20. Dès 2015, il a été reconnu que de ne pas tenir compte des applications raisonnablement prévisibles d’une disposition qui créée une peine minimale obligatoire irait à l’encontre de la jurisprudence de la Cour suprême et limiterait de façon artificielle l’analyse sur la constitutionnalité.
[Renvois omis]
[73] Contrairement à l’intimé et au mis en cause, j’estime que l’appelant a suffisamment plaidé cette question devant cette Cour pour que celle-ci s’y penche. Nous ne sommes pas du tout dans la situation décrite par les juges majoritaires dans R. v. Cowell, 2019 ONCA 972 :
[123] Nor do I agree that in the present appeal this court can confidently rely on scenarios that were not argued in the court below, or properly raised in submissions before this court. […]
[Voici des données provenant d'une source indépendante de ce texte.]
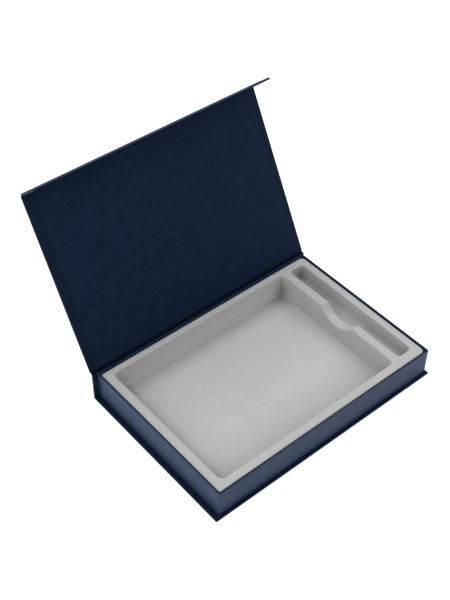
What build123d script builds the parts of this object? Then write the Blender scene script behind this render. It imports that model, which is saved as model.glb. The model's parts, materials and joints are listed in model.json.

[74] Le mis en cause soutient que, dans Hills, la juge Martin exige que l’exercice soit repris en appel au point où, en l’espèce, la Cour ne devrait pas considérer les situations hypothétiques. Il écrit :
Au surplus, l’appelant n’argumente aucunement dans son mémoire les situations raisonnablement prévisibles qui devraient s’appliquer et qui mèneraient à une violation de l’article 12 de la Charte canadienne. […]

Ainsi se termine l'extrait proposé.